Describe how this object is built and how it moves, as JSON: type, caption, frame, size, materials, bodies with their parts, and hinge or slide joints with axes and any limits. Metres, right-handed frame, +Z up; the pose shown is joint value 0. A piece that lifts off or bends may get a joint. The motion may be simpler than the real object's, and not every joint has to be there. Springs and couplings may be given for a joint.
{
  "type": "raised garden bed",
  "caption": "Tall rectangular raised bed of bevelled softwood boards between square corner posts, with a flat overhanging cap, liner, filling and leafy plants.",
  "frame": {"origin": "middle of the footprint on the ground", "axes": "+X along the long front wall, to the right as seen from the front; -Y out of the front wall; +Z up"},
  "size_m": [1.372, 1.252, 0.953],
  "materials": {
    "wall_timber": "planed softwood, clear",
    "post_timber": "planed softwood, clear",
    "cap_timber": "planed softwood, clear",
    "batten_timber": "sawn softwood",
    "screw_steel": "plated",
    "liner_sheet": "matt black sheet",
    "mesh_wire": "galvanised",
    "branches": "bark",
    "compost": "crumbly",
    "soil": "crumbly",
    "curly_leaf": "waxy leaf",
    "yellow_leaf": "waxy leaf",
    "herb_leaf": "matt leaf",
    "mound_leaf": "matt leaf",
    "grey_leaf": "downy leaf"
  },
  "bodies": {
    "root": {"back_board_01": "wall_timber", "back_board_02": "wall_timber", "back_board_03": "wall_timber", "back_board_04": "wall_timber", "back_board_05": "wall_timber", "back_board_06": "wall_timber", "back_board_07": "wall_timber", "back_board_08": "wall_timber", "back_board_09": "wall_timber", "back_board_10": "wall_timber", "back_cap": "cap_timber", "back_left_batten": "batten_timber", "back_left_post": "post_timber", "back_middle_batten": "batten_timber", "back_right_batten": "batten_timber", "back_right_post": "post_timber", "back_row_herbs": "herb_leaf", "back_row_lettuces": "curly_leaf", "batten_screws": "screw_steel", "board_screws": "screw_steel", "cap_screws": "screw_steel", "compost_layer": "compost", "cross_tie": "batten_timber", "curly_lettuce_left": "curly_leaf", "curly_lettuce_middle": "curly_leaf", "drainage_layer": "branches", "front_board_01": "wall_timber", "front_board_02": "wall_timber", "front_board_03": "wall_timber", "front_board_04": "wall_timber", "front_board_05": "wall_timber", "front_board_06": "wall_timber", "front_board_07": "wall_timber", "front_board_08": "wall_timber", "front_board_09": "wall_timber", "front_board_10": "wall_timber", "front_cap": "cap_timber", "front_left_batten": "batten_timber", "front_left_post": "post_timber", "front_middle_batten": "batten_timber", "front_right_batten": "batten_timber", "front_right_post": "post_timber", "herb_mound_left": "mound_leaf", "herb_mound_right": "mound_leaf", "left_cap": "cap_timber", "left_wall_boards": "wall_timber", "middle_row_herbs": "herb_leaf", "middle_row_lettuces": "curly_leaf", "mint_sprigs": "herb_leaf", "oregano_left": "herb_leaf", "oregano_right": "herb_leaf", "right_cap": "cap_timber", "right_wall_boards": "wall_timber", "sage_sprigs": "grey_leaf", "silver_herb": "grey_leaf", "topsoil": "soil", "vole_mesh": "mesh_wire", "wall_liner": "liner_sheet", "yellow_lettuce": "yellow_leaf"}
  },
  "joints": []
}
..........
### GIVEN INSTRUCTION:
Scan the listing above. Collect all lines with the word "materials".

### EXERCISE RESPONSE:
Describe how this object is built and how it moves, as JSON: type, caption, frame, size, materials, bodies with their parts, and hinge or slide joints with axes and any limits. Metres, right-handed frame, +Z up; the pose shown is joint value 0. A piece that lifts off or bends may get a joint. The motion may be simpler than the real object's, and not every joint has to be there. Springs and couplings may be given for a joint.
  "materials": {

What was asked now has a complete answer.